The general lessons that we have learned are that conventional descriptions as to how converging-diverging steam ejectors function do not always correspond with the actual operation of vacuum tower ejectors. This is based on observed external temperatures along the jet. Most vacuum system malfunctions originate with problems external to the ejectors and with the ejector steam nozzles.

Seal drum sludge
This problem at a plant in Wyoming involved sludge accumulation when the seal drum covers the bottom of the seal legs. The condensers then could not drain properly and filled with condensate. The standard design for the seal drum is to have the bottom of the legs 4in (10 cm) above the bottom of the seal drum. The correction here was to cut off the bottom 12in (30 cm) of the seal legs.
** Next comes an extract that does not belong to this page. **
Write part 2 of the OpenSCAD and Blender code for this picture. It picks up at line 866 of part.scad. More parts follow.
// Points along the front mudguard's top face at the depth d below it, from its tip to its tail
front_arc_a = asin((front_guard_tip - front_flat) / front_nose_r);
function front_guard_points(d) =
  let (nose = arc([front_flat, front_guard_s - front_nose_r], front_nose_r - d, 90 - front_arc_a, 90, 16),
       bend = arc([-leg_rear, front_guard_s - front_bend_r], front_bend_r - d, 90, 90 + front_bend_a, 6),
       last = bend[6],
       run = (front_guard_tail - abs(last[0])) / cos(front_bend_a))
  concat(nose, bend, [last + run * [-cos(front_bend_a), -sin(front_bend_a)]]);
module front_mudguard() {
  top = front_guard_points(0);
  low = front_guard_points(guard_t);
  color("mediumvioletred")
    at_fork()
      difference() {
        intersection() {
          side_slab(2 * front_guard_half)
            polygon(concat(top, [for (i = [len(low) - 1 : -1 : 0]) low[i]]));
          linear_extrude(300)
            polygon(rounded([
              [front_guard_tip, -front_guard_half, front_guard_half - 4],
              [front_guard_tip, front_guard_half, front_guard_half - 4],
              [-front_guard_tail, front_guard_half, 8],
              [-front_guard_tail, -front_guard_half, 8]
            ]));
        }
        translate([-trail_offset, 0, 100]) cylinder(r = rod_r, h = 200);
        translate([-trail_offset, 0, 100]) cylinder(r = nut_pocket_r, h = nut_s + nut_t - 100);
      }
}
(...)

A temporary fix was to blow the seal legs out with steam.

Loose steam nozzles
The steam nozzles at a plant in Louisiana became loose where they screw into the body of the steam ejector. Sometimes this was due to corrosion of the carbon steel ejector (the nozzle itself is stainless) and sometimes the nozzle just came loose without any apparent corrosion.
The correction was to wrap the steam nozzle threads with Teflon tape, use larger washers to maintain proper spacing between the steam nozzle and diffuser inlet, and tighten the nozzle forcefully up against the spacers. The back end extension of the ejector body should be stainless and not carbon steel. A temporary fix was to reduce motive steam pressure below the design motive steam pressure.

Plugged steam nozzle
Moisture carry-over from local waste heat kettle boilers at a plant in South Africa contained silicates that then deposited in the throat of the steam nozzles, restricting steam flow through the nozzles. The correction was to employ a lower level in the waste heat boilers. There is a clean-out plug in the back of the ejector. A temporary fix is to unscrew the plug and wire brush out the steam nozzle. This cannot be done with the ejector in operation.
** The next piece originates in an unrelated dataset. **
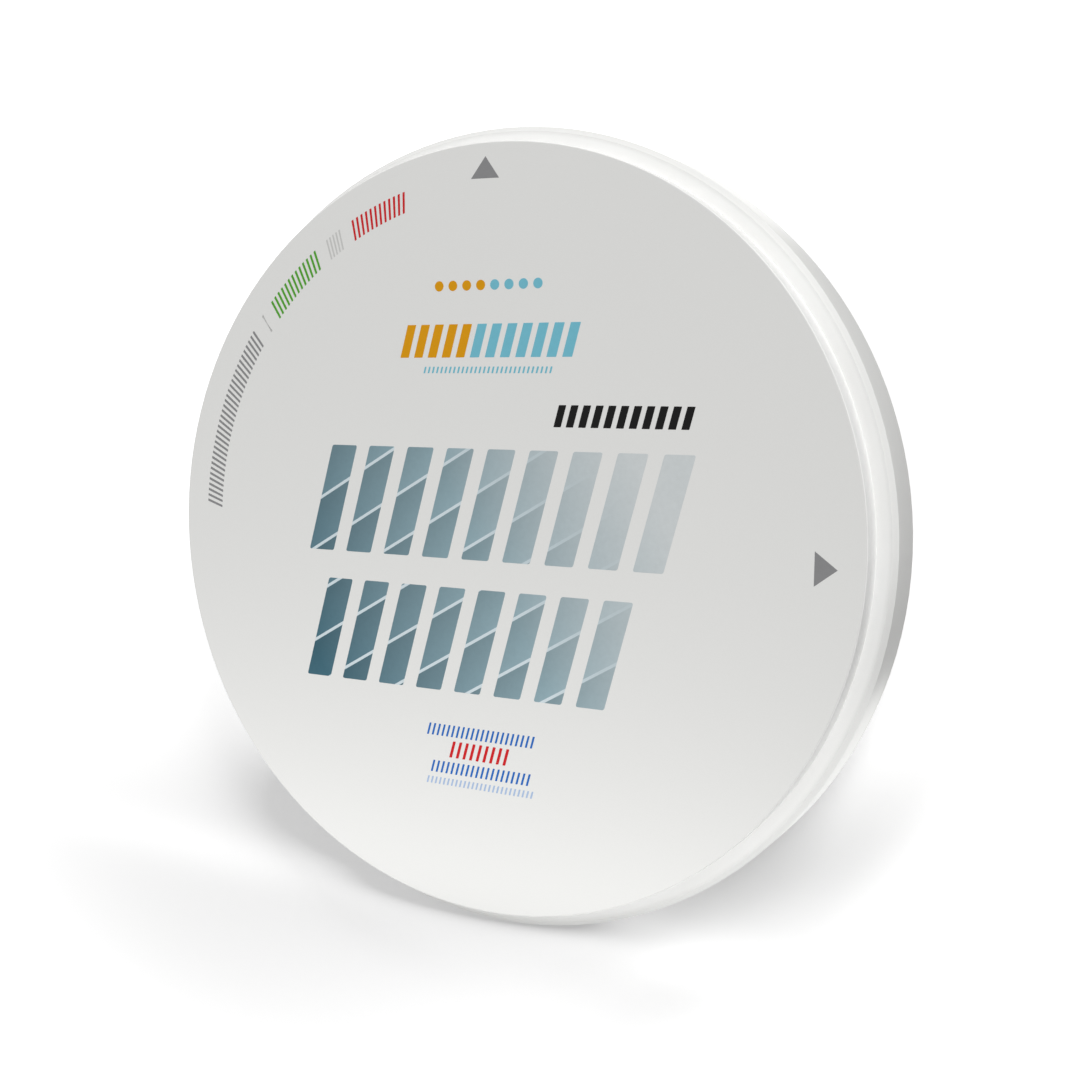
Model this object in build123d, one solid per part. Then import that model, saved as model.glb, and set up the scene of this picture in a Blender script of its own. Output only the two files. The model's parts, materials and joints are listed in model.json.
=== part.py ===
from build123d import *
import os

# Driving dimensions, in millimetres
collar_diameter = 98.5  # the rim that the holder of a milling machine clamps
body_diameter = 93.9
disc_thickness = 14.0
front_step = 3.5  # from the printed face back to the collar
collar_thickness = 7.7
collar_chamfer = 0.6
face_edge_radius = 0.2

# Heights above the back face, on which the disc lies
collar_top = disc_thickness - front_step
collar_bottom = collar_top - collar_thickness


def half_section():
    """Half of the cross-section: a thick body that steps out to one wide collar."""
    body_radius = body_diameter / 2
    collar_radius = collar_diameter / 2
    with BuildSketch(Plane.XZ) as section:
        with BuildLine():
            Polyline(
                (0, 0),
                (body_radius, 0),
                (body_radius, collar_bottom),
                (collar_radius, collar_bottom),
                (collar_radius, collar_top),
                (body_radius, collar_top),
                (body_radius, disc_thickness),
                (0, disc_thickness),
                close=True,
            )
        make_face()
        collar_corners = section.vertices().group_by(Axis.X)[-1]
        chamfer(collar_corners, collar_chamfer)
        body_corners = section.vertices().group_by(Axis.X)[1].sort_by(Axis.Y)
        fillet([body_corners[0], body_corners[-1]], face_edge_radius)
    return section.sketch


def milling_disc():
    """The one-piece blank: its section turned once round the upright axis."""
    return revolve(half_section(), Axis.Z, 360)


os.makedirs("parts", exist_ok=True)
export_step(milling_disc(), "parts/milling_disc.step")
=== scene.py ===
import json
import math

import bmesh
import bpy
import numpy as np
from mathutils import Matrix, Vector

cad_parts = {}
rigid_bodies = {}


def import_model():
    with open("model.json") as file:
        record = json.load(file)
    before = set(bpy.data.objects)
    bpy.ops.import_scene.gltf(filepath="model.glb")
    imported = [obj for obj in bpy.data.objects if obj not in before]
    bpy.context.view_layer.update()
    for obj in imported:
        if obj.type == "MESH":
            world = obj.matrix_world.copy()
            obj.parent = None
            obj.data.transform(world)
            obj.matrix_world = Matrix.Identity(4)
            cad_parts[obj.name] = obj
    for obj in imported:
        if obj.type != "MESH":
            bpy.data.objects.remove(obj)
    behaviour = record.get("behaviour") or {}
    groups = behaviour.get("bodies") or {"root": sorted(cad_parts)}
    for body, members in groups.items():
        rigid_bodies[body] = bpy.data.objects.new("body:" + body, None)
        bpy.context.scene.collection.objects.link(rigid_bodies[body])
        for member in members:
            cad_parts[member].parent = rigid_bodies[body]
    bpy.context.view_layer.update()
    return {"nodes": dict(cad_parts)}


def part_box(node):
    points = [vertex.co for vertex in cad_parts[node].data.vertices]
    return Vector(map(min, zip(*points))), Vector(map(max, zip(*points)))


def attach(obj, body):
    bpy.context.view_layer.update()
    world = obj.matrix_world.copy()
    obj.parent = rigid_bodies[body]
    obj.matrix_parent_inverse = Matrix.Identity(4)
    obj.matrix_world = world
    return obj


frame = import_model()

# A zirconia milling disc, lying on its back face. Metres, +Z up, the print's upper side towards +Y.
mm = 0.001
discLow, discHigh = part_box("milling_disc")
disc = {
    "node": frame["nodes"]["milling_disc"],
    "face": discHigh.z,  # height of the printed face
    "bodyRadius": discHigh.x - 2.3 * mm,  # the collar stands out 2.3 mm all round
    "chamferRadius": discHigh.x - 0.6 * mm,  # where the collar's chamfers begin
}
print("frame loaded, the disc is", round((discHigh.x - discLow.x) / mm, 1), "mm across")


def toLinear(hexColour):
    # sRGB hex to linear light: (s + 0.055) / 1.055 to the power 2.4 above the dark toe, s / 12.92 in it
    channels = [int(hexColour[i:i + 2], 16) / 255 for i in (1, 3, 5)]
    return tuple(s / 12.92 if s < 0.04045 else ((s + 0.055) / 1.055) ** 2.4 for s in channels) + (1.0,)


def addNode(tree, kind, inputs=None, **settings):
    # adds one node: an input takes either a value or the output socket that feeds it, and goes by its name
    # or number, where 6 and 7 are the two colours of a colour mix and 2 is its result
    node = tree.nodes.new("ShaderNode" + kind)
    for name, value in settings.items():
        setattr(node, name, value)
    for socket, value in (inputs or {}).items():
        if isinstance(value, bpy.types.NodeSocket):
            tree.links.new(value, node.inputs[socket])
        else:
            node.inputs[socket].default_value = value
    return node


def newMaterial(name):
    material = bpy.data.materials.new(name)
    material.use_nodes = True
    material.node_tree.nodes.clear()
    return material, material.node_tree


def finishMaterial(tree, shader):
    addNode(tree, "OutputMaterial", {"Surface": shader})


# Camera

camera = {
    "place": (83.85 * mm, 15.58 * mm, 158.44 * mm),
    "aim": (7.73 * mm, 0.0, 14.0 * mm),
    "pictureUp": (-0.0151, 1.0, 0.0),  # direction on the face that points up in the picture
    "lens": 45.96,
    "sensor": 36.0,
    "nearest": 0.01,  # m
    "farthest": 20.0,  # m
}


def addCamera(values):
    lens = bpy.data.cameras.new("camera")
    lens.lens = values["lens"]
    lens.sensor_width = values["sensor"]
    lens.clip_start = values["nearest"]
    lens.clip_end = values["farthest"]
    view = bpy.data.objects.new("camera", lens)
    back = (Vector(values["place"]) - Vector(values["aim"])).normalized()
    right = Vector(values["pictureUp"]).cross(back).normalized()
    up = back.cross(right)
    turn = Matrix((right, up, back)).transposed()
    view.matrix_world = Matrix.Translation(values["place"]) @ turn.to_4x4()
    bpy.context.scene.collection.objects.link(view)
    bpy.context.scene.camera = view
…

Reverse flow of motive steam
Reverse flow only occurred when discharging dual parallel ejectors to a common condenser at a plant in Texas. Steam flow from the discharge of the stronger ejector flowed backwards through the weaker ejector into the suction of the stronger ejector, which was then overloaded.

The problem usually involved hardness deposits in the throat of the weaker ejector steam nozzle. A temporary fix is to block in the process side of the weaker steam nozzle.

Leaking condenser channel head pass partition baffle
Closure between the channel head tube sheet and pass partition baffle in the first stage condenser was eroded out by sand in the cooling water at this plant in Alabama. Water then by-passed the condenser tubes.
Correction involved using silicon sealer along the edge of the channel head pass partition baffle.
And a temporary fix was to inject shredded fibreglass into the cooling water to the condensers.